Jeff Manship – 4 1/3 IP, 3 ER.  The Manship has landed and it’s filled with prawns yawns.

Mark Buehrle – 7 IP, 1 ER.  From perfection to mediocrity to quality start vs. the Red Sox.  Don’t try and figure him out, it’ll make you mad… (…men reference two lines above.  So I finally rented the first season of Mad Men.  Hmm… maybe I listened to too much of the hype machine, but I was expecting a The Wire-type masterpiece.  It left me wanting something more… Maybe a cigarette.  Oh, and if you want to discuss the show in the comments, remember I’ve only seen the first season.  Respect the guy who just rented Season 2.)
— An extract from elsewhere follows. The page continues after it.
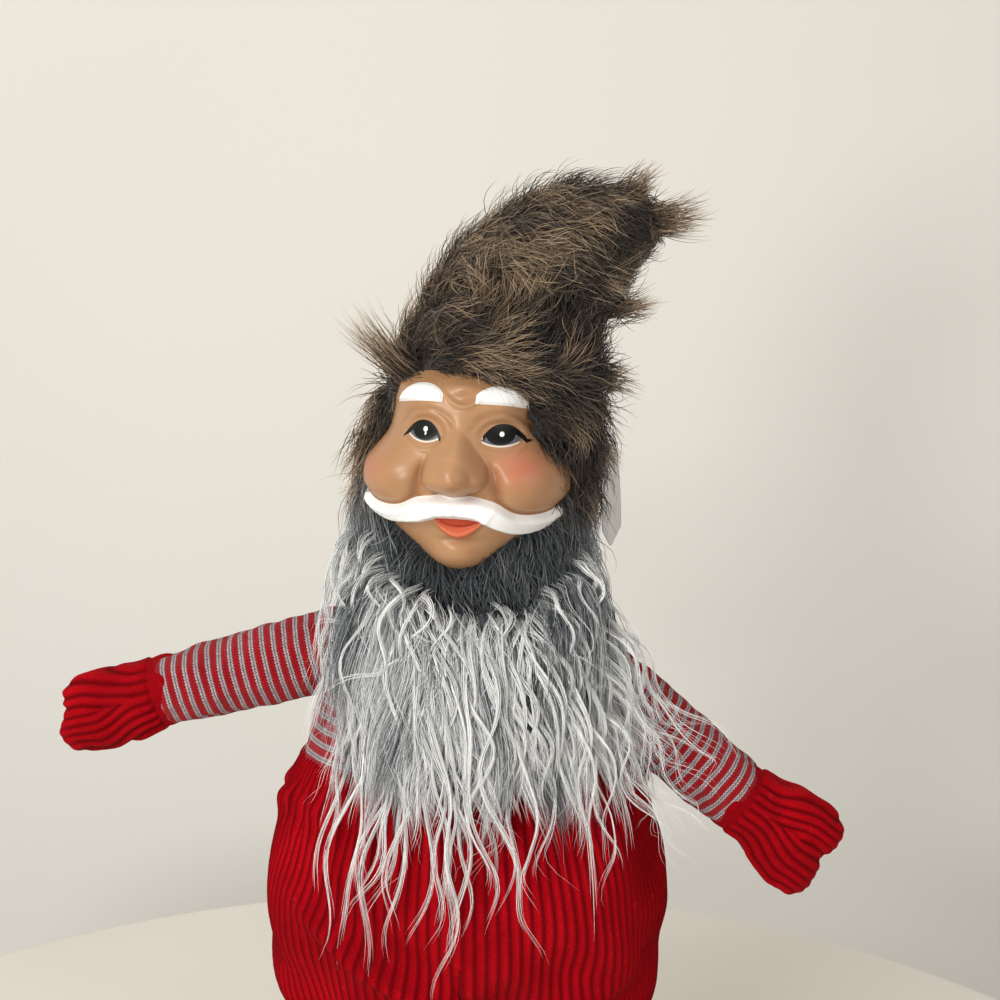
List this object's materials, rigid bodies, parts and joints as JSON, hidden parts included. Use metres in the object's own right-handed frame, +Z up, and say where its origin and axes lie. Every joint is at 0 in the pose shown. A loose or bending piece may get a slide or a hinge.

Jacoby Ellsbury – 2-for-4 as he stole his 60th base yesterday.  FYI, Jacoby Ellsbury is the first player to steal 60 bases with a law firm name, since Shorty Fuller of the 1890 St. Louis Browns.  I got Shorty Fuller on retainer, see.

Raul Ibanez – HR yesterday.  Look who decided to wake up from his two month slumber.

Kyle Davies – 5 IP, 11 baserunners, only one K and he gave up a homer.  Guess how many earned runs he gave up.  One!  How is that even mathematically possible?  I’ll need to ask someone at Elias Sports Bureau or Jayson Stark.

Billy Butler – 2 HRs yesterday.  I really want him to tank in September so he’s a “sleeper” next year.  (Sorry for the toolbag quotes around sleeper, but he won’t be a sleeper sleeper.  Like an actual player who no one knows about next year, because I have a feeling The ESPN Hindsighter and every other Tom, Dick and Karabell will be touting him.  So he’ll be a sleeper in the sense everyone says he’s a sleeper, so he no longer is.  Then again, I thought people would jump on the Mark Reynolds bandwagon and no one did.)

Krispie Young – You probably hate him if you owned him earlier in the year, but he’s out of Coors and is still hitting homers.  After three homers on Sunday, he hit another one yesterday.

Ted Lilly – 6 IP, 5 baserunners, 2 ER, 7 Ks.  Now has five straight solid starts and a 3.12 ERA on the year.  Under.  Rated.

Derrek Lee – Since his birth of his son, he’s hit 4 homers, hitting his 30th and 31st homer yesterday.  If only Lee were married to Octo-Mom.